(Records with modeling code)
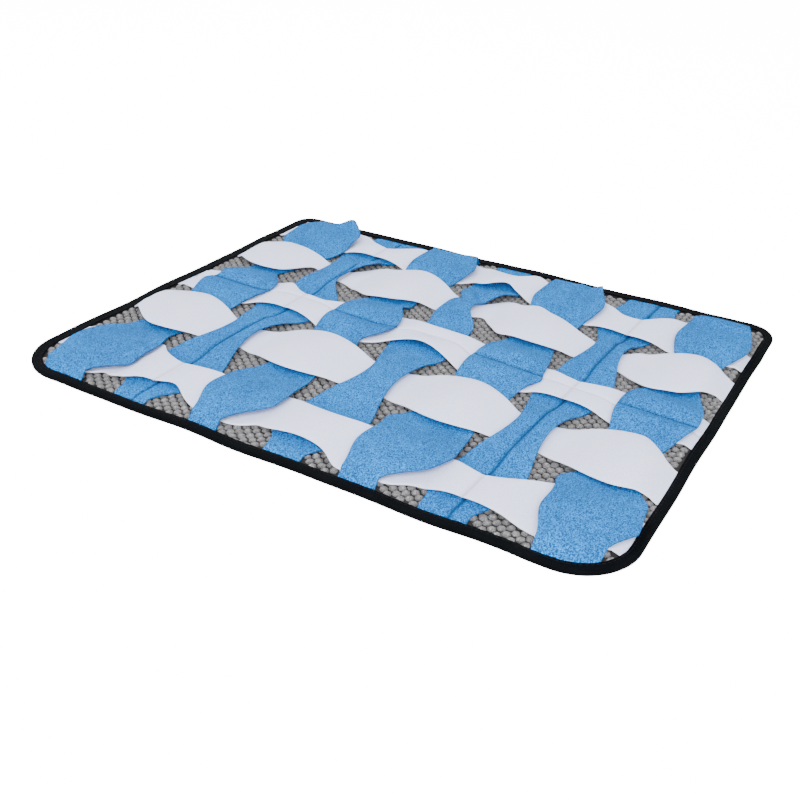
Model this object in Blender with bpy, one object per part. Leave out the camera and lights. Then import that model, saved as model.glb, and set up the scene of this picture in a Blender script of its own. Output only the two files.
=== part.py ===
"""A snuffle mat: a bobble-plush panel bound with folded tape, and two sets of fleece
strips with wavy edges, woven over and under each other and caught in the binding.
The front long edge lies along X and Z is up. Sizes are in millimetres up to the
last step, where each point is turned into metres.
"""
import math
from collections import namedtuple

import bmesh
import bpy
from mathutils import Matrix, Vector

MM = 0.001

# ---- the mat as a whole ----
MAT_LENGTH = 600.0
MAT_DEPTH = 480.0
HALF_LENGTH = MAT_LENGTH / 2
HALF_DEPTH = MAT_DEPTH / 2
FIT_GAP = 0.3            # left between pieces that touch

# corners in the order in which the edge is walked, from the front right one
CORNER_RADII = (52.0, 30.0, 21.0, 54.0)
EDGE_STEP = 24.0         # spacing of the sections along a straight edge
CORNER_STEPS = 6
# the edge wanders in and out: length of a wave, its height, where it starts
EDGE_WAVES = ((151.0, 0.9, 0.6), (93.0, 0.5, 2.1))
LAP_X = 18.0             # where one end of the tape is lapped over the other
LAP_RISE = 2.6
LAP_RUN = 30.0           # the length of the step there
LAP_LENGTH = 90.0        # over which the lapped end runs back to the edge

# ---- binding tape, folded round the edge of the panel ----
TAPE_WIDTH = 12.6
TAPE_THICKNESS = 1.0
TAPE_BACK = 1.4          # how thick the fold itself is
TAPE_NARROWER = 3.4      # it is folded this much narrower along the front and right edge
SLOT_BOTTOM = TAPE_THICKNESS

# ---- bobble-plush panel ----
PANEL_THICKNESS = 5.0
PRESSED_THICKNESS = 1.2  # at the edge, where the tape squeezes it
PANEL_INSET = 2.0        # from the outside of the tape
PRESSED_BOTTOM = SLOT_BOTTOM + FIT_GAP
PRESSED_TOP = PRESSED_BOTTOM + PRESSED_THICKNESS
SWELL_START = TAPE_WIDTH + 2.0    # the panel swells from here, inside the tape,
SWELL_END = TAPE_WIDTH + 8.0      # to here, where it has its full thickness

BOTTOM_ROUND = 3.0       # its underside is level this much nearer to the edge

# ---- fleece strips ----
FLEECE = 1.7
STRIP_END_INSET = 5.0    # the end of a strip, inside the tape
LIP_INSET = TAPE_WIDTH + 1.2      # a strip comes out from under the tape here
STEEP_INSET = TAPE_WIDTH + 8.2    # and has reached its level in the weave here,
GENTLE_INSET = 34.0      # or here where nothing crosses it so near the edge
PUFF_INSET = 46.0        # it is puffed up in full only this far from the edge
END_ZONE = 60.0          # over this length it follows the wander of the edge
CORNER_SHARE = 0.62      # it follows a rounded corner of the mat no further than this
RISE_LEAD = 0.8          # it lifts off this much ahead of the panel's own swell
END_PINCH = 0.6          # a leaf that bulges over the tape is gathered to this at its end
SLOT_TOP = PRESSED_TOP + FLEECE + 2 * FIT_GAP
TAPE_TOP = SLOT_TOP + TAPE_THICKNESS
WEAVE_RISE = 2.8         # a strip is this far above or below the middle of the weave
WEAVE_SNAP = 2.6         # how quickly it changes level halfway between two crossings
SEAM_REACH = 13.0        # half the width of the trough along a seam
ALONG_STEPS = 5          # sections from one crossing to the next
ACROSS_STEPS = 6
NEAR_ALONG = 0.5         # the slope of the cloth is measured between places this near,
NEAR_ACROSS = 0.02       # in mm along the strip and as a share across it

# corners of the tape's section: how far in from the mat's edge, height
TAPE_SECTION = (
    (1.2, 0.0),
    (0.0, TAPE_TOP * 0.35),
    (0.3, TAPE_TOP - 1.4),
    (1.9, TAPE_TOP),
    (TAPE_WIDTH - 0.8, TAPE_TOP),
    (TAPE_WIDTH, TAPE_TOP - 0.4),
    (TAPE_WIDTH, SLOT_TOP),
    (TAPE_BACK, SLOT_TOP),
    (TAPE_BACK, SLOT_BOTTOM),
    (TAPE_WIDTH, SLOT_BOTTOM),
    (TAPE_WIDTH, 0.0),
)

# A crossing gives the strip's width on both sides of its axis, the height of its
# swell between them, and how far each side is lifted. For a blue strip "low" is its
# left side and "high" its right one, for a white strip its front and its back side.
Crossing = namedtuple("Crossing", "low high swell lift_low lift_high")
# A crest is a local fold: its place along the strip and across it (-1 to 1), its
# height, and its reach along (mm) and across (share of the half width).
Crest = namedtuple("Crest", "along across height reach reach_across")
# A bulge is a place where one cut side stands further out, or further in, than the
# crossings give it: its place along the strip, which side, how far, and its reach.
Bulge = namedtuple("Bulge", "along side width reach")
LOW = 0
HIGH = 1
# An axis runs straight from its place at one end of the strip to that at the other.
Strip = namedtuple("Strip", "axis_start axis_end end_start end_end crossings crests bulges")

# Blue strips run from the front edge to the back edge, over the 1st, 3rd and 5th
# white strip where their number is odd, and over the 2nd and 4th where it is even.
BLUE_STRIPS = (
    Strip(-228, -228, (36, 15), (32, 12), (
        Crossing(45, 40, 5, 2, 3),
        Crossing(20, 28, 0, 0, 0),
        Crossing(38, 43, 8, 2, 2),
        Crossing(20, 26, 0, 0, 0),
        Crossing(43, 44, 5, 2, 5)),
        (Crest(211, 1.0, 13, 14, 0.9),),
        (Bulge(-198, HIGH, 12, 12), Bulge(-128, LOW, -6, 16), Bulge(-122, HIGH, -8, 18),
         Bulge(16, LOW, -7, 10), Bulge(50, LOW, -12, 20), Bulge(60, HIGH, -16, 20),
         Bulge(150, LOW, 7, 16), Bulge(146, HIGH, 11, 22))),
    Strip(-151, -144, (22, 14), (34, 28), (
        Crossing(42, 39, 0, 0, 0),
        Crossing(18, 15, 2, 1, 1),
        Crossing(39, 43, 0, 0, 0),
        Crossing(25, 6, 2, 1, 3),
        Crossing(36, 38, 0, 0, 0)),
        (Crest(131, 0.9, 5, 20, 0.7),),
        (Bulge(70, HIGH, -8, 30), Bulge(148, LOW, 6, 14), Bulge(150, HIGH, -10, 10))),
    Strip(-68, -68, (20, 11), (30, 28), (
        Crossing(35, 39, 5, 2, 3),
        Crossing(19, 26, 0, 0, 0),
        Crossing(33, 42, 8, 2, 3),
        Crossing(20, 24, 0, 0, 0),
        Crossing(31, 44, 4, 2, 4)),
        (Crest(50, 1.0, 4, 12, 0.6), Crest(213, 0.9, 3, 12, 0.7)),
        (Bulge(-28, HIGH, -9, 14), Bulge(52, HIGH, -7, 16))),
    Strip(14, 14, (21, 15), (28, 10), (
        Crossing(39, 37, 0, 0, 0),
        Crossing(15, 19, 3, 1, 1),
        Crossing(35, 32, 0, 0, 0),
        Crossing(26, 3, 3, 1, 2),
        Crossing(30, 30, 0, 0, 0)),
        (Crest(142, 0.6, 7, 17, 1.0),),
        (Bulge(48, LOW, -6, 16), Bulge(60, HIGH, 10, 20), Bulge(113, LOW, -8, 8))),
    Strip(96, 96, (30, 4), (36, 18), (
        Crossing(40, 42, 5, 2, 3),
        Crossing(24, 28, 0, 0, 0),
        Crossing(31, 42, 8, 2, 2),
        Crossing(18, 24, 0, 0, 0),
        Crossing(38, 38, 4, 2, 3)),
        (Crest(213, 1.0, 6, 12, 0.4),),
        (Bulge(-186, HIGH, -5, 10), Bulge(-134, LOW, 9, 14), Bulge(-12, HIGH, 5, 10))),
    Strip(164, 178, (26, 15), (33, 21), (
        Crossing(33, 31, 0, 0, 0),
        Crossing(17, 16, 2, 1, 1),
        Crossing(33, 32, 0, 0, 0),
        Crossing(18, 13, 2, 1, 1),
        Crossing(40, 30, 0, 0, 0)),
        (), ()),
    Strip(252, 252, (21, 26), (27, 22), (
        Crossing(33, 42, 6, 2, 2),
        Crossing(24, 15, 0, 0, 0),
        Crossing(38, 35, 8, 2, 4),
        Crossing(18, 13, 0, 0, 0),
        Crossing(35, 37, 4, 2, 2)),
        (Crest(196, 0.0, 3, 9, 1.8),),
        (Bulge(-210, HIGH, 5, 14), Bulge(-142, LOW, 8, 16), Bulge(-145, HIGH, 4, 12))),
)

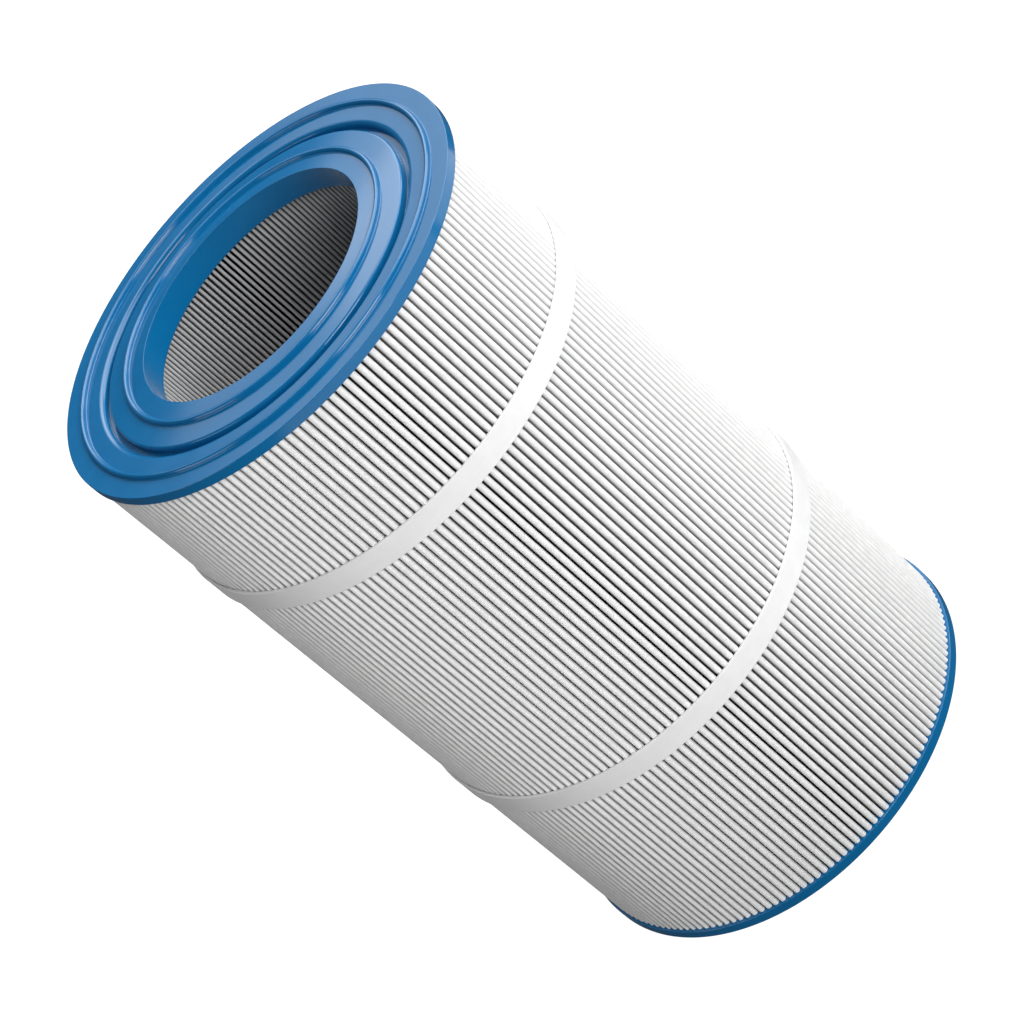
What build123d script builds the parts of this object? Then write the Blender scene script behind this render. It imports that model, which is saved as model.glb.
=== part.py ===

• [Required work]:
Please repeat word for word the lines above that run from the beginning through the line containing "FIT_GAP = 0.3", keeping both the first and that last line.

• [Exercise output]:
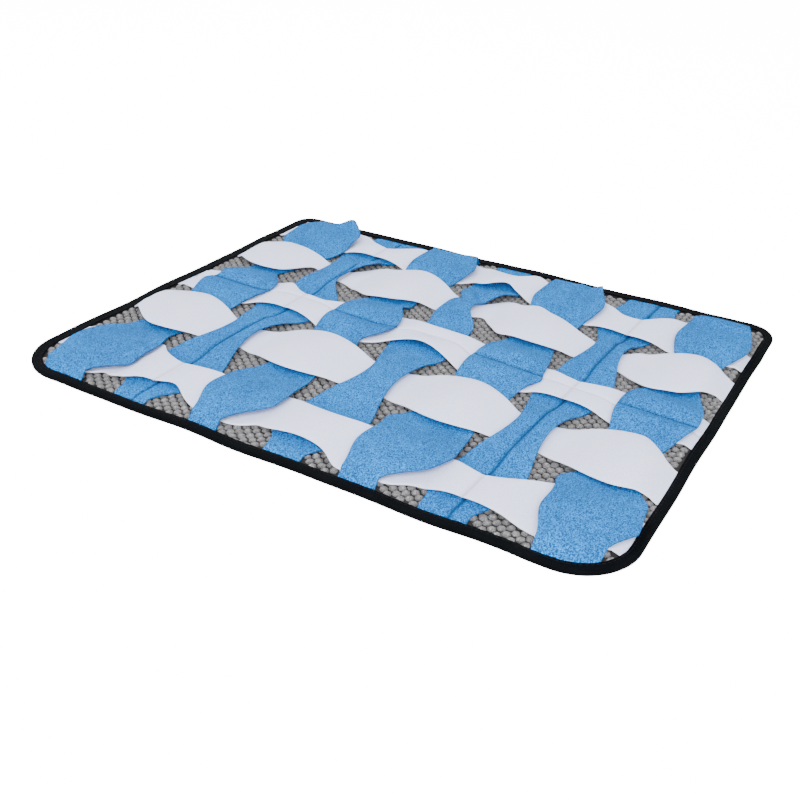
Model this object in Blender with bpy, one object per part. Leave out the camera and lights. Then import that model, saved as model.glb, and set up the scene of this picture in a Blender script of its own. Output only the two files.
=== part.py ===
"""A snuffle mat: a bobble-plush panel bound with folded tape, and two sets of fleece
strips with wavy edges, woven over and under each other and caught in the binding.
The front long edge lies along X and Z is up. Sizes are in millimetres up to the
last step, where each point is turned into metres.
"""
import math
from collections import namedtuple

import bmesh
import bpy
from mathutils import Matrix, Vector

MM = 0.001

# ---- the mat as a whole ----
MAT_LENGTH = 600.0
MAT_DEPTH = 480.0
HALF_LENGTH = MAT_LENGTH / 2
HALF_DEPTH = MAT_DEPTH / 2
FIT_GAP = 0.3            # left between pieces that touch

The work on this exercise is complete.